I want to calculate the percentage but all i am getting is the sum . Please help me get the percentage value in the cells rather than the count in python in pandas data frame .

Code :

ds_data = data[(data.JobTitle == 'Data Analyst') | (data.JobTitle == 'Data Engineer')  | (data.JobTitle == 'Data Scientist')]
agg_func = {'Education':{'Masters': lambda x: \
    sum(i == 'Masters' for i in x),
    'Bachelor': lambda x : sum(i == 'Bachelors (4 years)' for i in x),
    'None': lambda x : sum(i == 'None (no degree completed)' for i in x),
    'Doctorates': lambda x : sum(i == 'Doctorate/PhD' for i in x),
    'Associates': lambda x : sum(i == 'Associates (2 years)' for i in x)}}
function = ds_data.groupby(['JobTitle']).agg(agg_func).reset_index()
function.columns = function.columns.droplevel(0)
function

2 answers

  • answered 2020-01-14 01:42 Jonhasacat

    I've taken the liberty to define a function to contain the math, since it is cleaner than copy/pasting the code.

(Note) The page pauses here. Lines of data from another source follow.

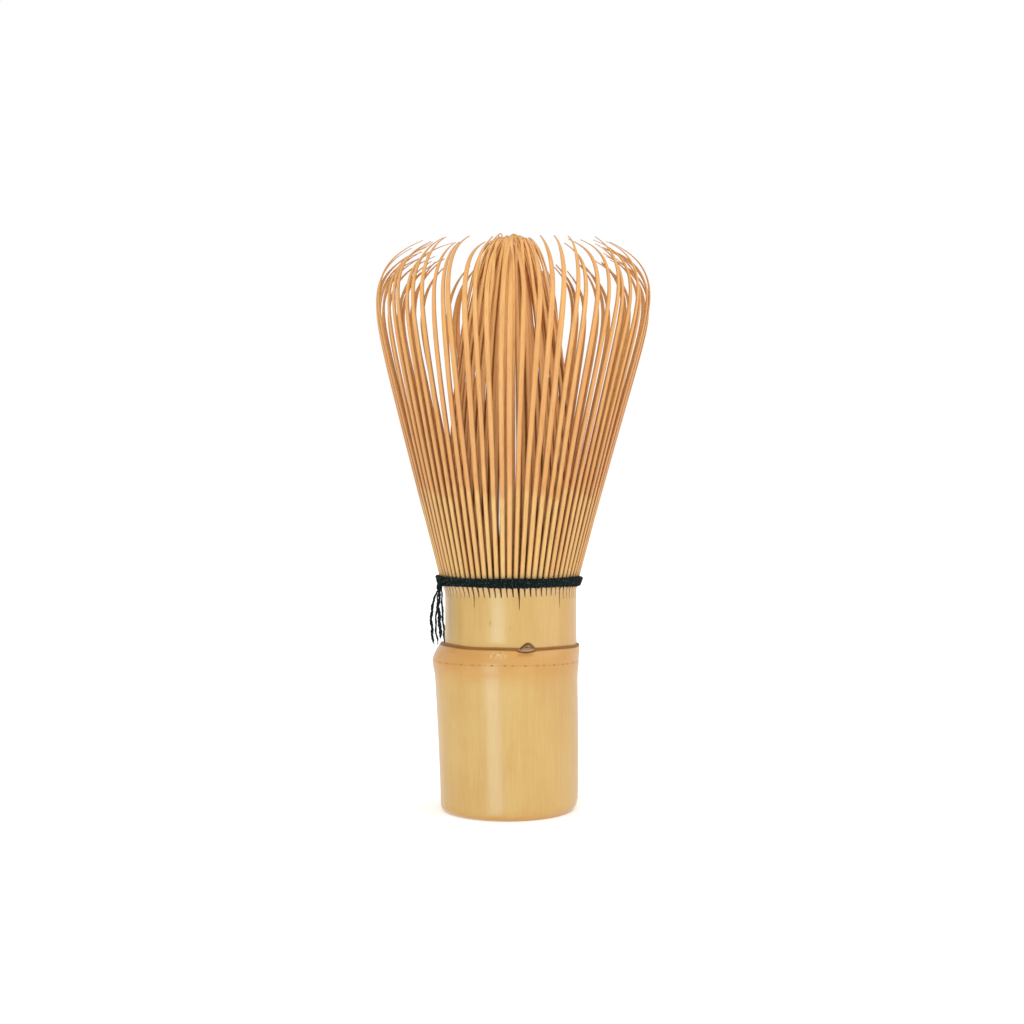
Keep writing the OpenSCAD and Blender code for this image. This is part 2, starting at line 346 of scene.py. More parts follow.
def culm_radius(angle, z):
    """Radius of the culm's skin at an angle and height."""
    culm = BASE_R + (SHOULDER_R - BASE_R) * np.minimum(1, z / SHOULDER_Z) \
        + RIDGE_BULGE * np.exp(-((z - RIDGE_Z) / RIDGE_SPREAD) ** 2)
    over = z - line_height(angle)
    collar = COLLAR_R + 0.5 * np.exp(-np.clip(over, 0, None) / 0.45) \
        + 0.62 * (np.clip(z - 41.9, 0, None) / 2.5) ** 1.6
    radius = np.where(over < 0, culm - 0.25 * smooth(over, -1.6, 0), collar)
    return radius + 0.05 * np.sin(3 * angle + 0.7) + 0.03 * np.sin(5 * angle + 2.1)


# Where the bud scar sits on the node line, and half its width
SCAR_ANGLE = FRONT + math.radians(13.9)
SCAR_HALF = 1.85


def bud_scar(angle, z):
    """The bud scar on the node line: returns its swelling, its grey patch and its dark lines."""
    a = (angle - SCAR_ANGLE) * BASE_R
    b = a - 0.2
    reach = np.clip(np.abs(a) / SCAR_HALF, 0, 1)
    low, middle = 31.72 + 0.35 * reach ** 2, 32.4 - 0.25 * reach ** 2
    top = 32.45 + 0.85 * np.cos(np.clip(np.abs(b) / 1.45, 0, 1) * math.pi / 2) ** 1.2
    lens = smooth(z, low, low + 0.12) * smooth(middle - z, -0.08, 0.08) \
        * smooth(SCAR_HALF - np.abs(a), 0, 0.2)
    hood = smooth(z, middle - 0.08, middle + 0.08) * smooth(top - z, 0, 0.2) \
        * smooth(1.5 - np.abs(b), 0, 0.2)
    arch = np.exp(-((z - top + 0.08) / 0.25) ** 2) * smooth(1.6 - np.abs(b), 0, 0.25)
    foot = np.exp(-((z - low + 0.03) / 0.17) ** 2) * smooth(2.0 - np.abs(a), 0, 0.3)
    eye = np.exp(-((z - 32.6) / 0.15) ** 2 - ((b + 0.25) / 0.32) ** 4)
    spot = np.exp(-((z - 32.9) / 0.12) ** 2 - ((b - 0.15) / 0.25) ** 2)
    whiskers = np.exp(-((z - 31.25) / 0.3) ** 2) * smooth(1.8 - np.abs(a), 0, 0.6) \
        * (0.35 + 0.65 * np.sin(a * 7) ** 2)
    patch = np.clip(lens + hood, 0, 1)
    swelling = 0.18 * patch - 0.14 * arch - 0.1 * foot - 0.08 * eye
    dark = np.maximum(np.maximum(arch, foot), np.maximum(eye, 0.6 * hood * (1 - spot)))
    return swelling, patch, np.clip(dark + 0.4 * whiskers, 0, 1)


def skin_marks(angle, z):
    """The marks on the skin: returns their depth, then how stained, scarred, ripe and chalky it is."""
    line = line_height(angle)
    swelling, patch, dark = bud_scar(angle, z)
    clear = 1 - patch
    upper = np.exp(-((z - line - 0.22) / 0.12) ** 2)
    lower = np.exp(-((z - line + 0.12) / 0.15) ** 2)
    between = smooth(z, line - 0.25, line - 0.1) * smooth(line + 0.36 - z, 0, 0.12)
    fade = 0.75 + 0.25 * np.sin(4 * angle + 0.5)
    stain = np.maximum(0.8 * upper * fade, np.maximum(0.86 * lower, 0.65 * between)) * clear
    dots_z = 29.2 + 0.12 * np.sin(3 * angle) - 0.1 * np.cos(angle)
    dots = np.clip(np.sin(71 * angle) + 0.7 * np.sin(43 * angle + 1) - 0.4, 0, 1)
    ring = np.exp(-((z - dots_z) / 0.13) ** 2) * (0.25 + 0.75 * dots)
    across = (angle - FRONT) * COLLAR_R
    flaw = np.exp(-((across + 3.6) / 0.45) ** 2 - ((z - 37.2) / 0.16) ** 2) * 0.4 \
        + np.exp(-((across + 3.85) / 0.12) ** 2 - ((z - 37.1) / 0.5) ** 2) * 0.4
    stain = np.clip(np.maximum(stain, dark) + ring * 0.65 + flaw, 0, 1)
    depth = swelling - 0.09 * upper * clear - 0.14 * lower * clear - 0.03 * ring
    chalk = np.exp(-((across + 1.9) / 1.9) ** 4 - ((z - 31.2) / 0.5) ** 2)
    ripe = smooth(z, 24, 29.6) * smooth(line - z, -0.1, 0.1) * (0.8 - 0.2 * np.cos(angle)) \
        * (0.88 + 0.12 * np.sin(9 * angle + 1) * np.sin(1.7 * z))
    ripe = ripe + 0.5 * smooth(1.6 - z, 0, 1.2)
    return depth, stain, patch, np.clip(ripe, 0, 1), chalk


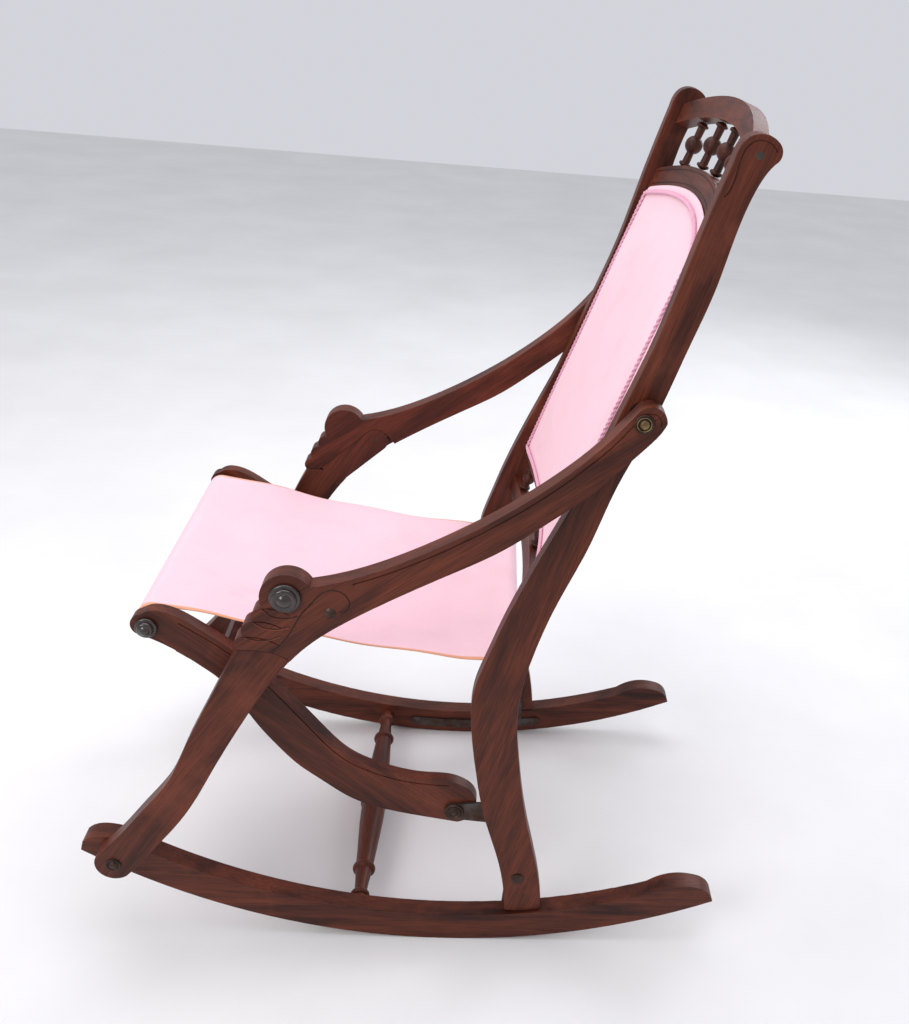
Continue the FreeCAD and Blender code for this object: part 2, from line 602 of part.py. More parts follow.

    In order to get the percentage, you need to divide by the total number, or the length of the list.

    def calc_percentage(data, degree):
      return (sum(i == degree for i in x) / len(x)) * 100
    
    agg_func = {
        'Education': {
            'Masters': lambda x : calc_percentage(x, 'Masters'),
            'Bachelor': lambda x : calc_percentage(x, 'Bachelors (4 years)'),
            'None': lambda x : calc_percentage(x, 'None (no degree completed)'),
            'Doctorates': lambda x : calc_percentage(x, 'Doctorate/PhD'),
            'Associates': lambda x : calc_percentage(x, 'Associates (2 years)')
        }
    }
    

  • answered 2020-01-14 01:42 datapug

    If we use the dict renaming (which is deprecated), one can compute the total amount of rows, and then using it in the lambda functions to get the percentage:

    ds_data = data[(data.JobTitle == 'Data Analyst') | (data.JobTitle == 'Data Engineer') 
                   | (data.JobTitle == 'Data Scientist')]
    ds_data_nrows = ds_data.shape[0]
    agg_func = {'Education':{'Masters': lambda x: \
        (sum(i == 'Masters' for i in x) / ds_data_nrows) * 100,
        'Bachelor': lambda x : (sum(i == 'Bachelors (4 years)' for i in x) / ds_data_nrows) * 100,
        'None': lambda x : (sum(i == 'None (no degree completed)' for i in x) / ds_data_nrows) * 100,
        'Doctorates': lambda x : (sum(i == 'Doctorate/PhD' for i in x) / ds_data_nrows) * 100,
        'Associates': lambda x : (sum(i == 'Associates (2 years)' for i in x) / ds_data_nrows) * 100}}
    function = ds_data.groupby(['JobTitle']).agg(agg_func).reset_index()
    function.columns = function.columns.droplevel(0)
    function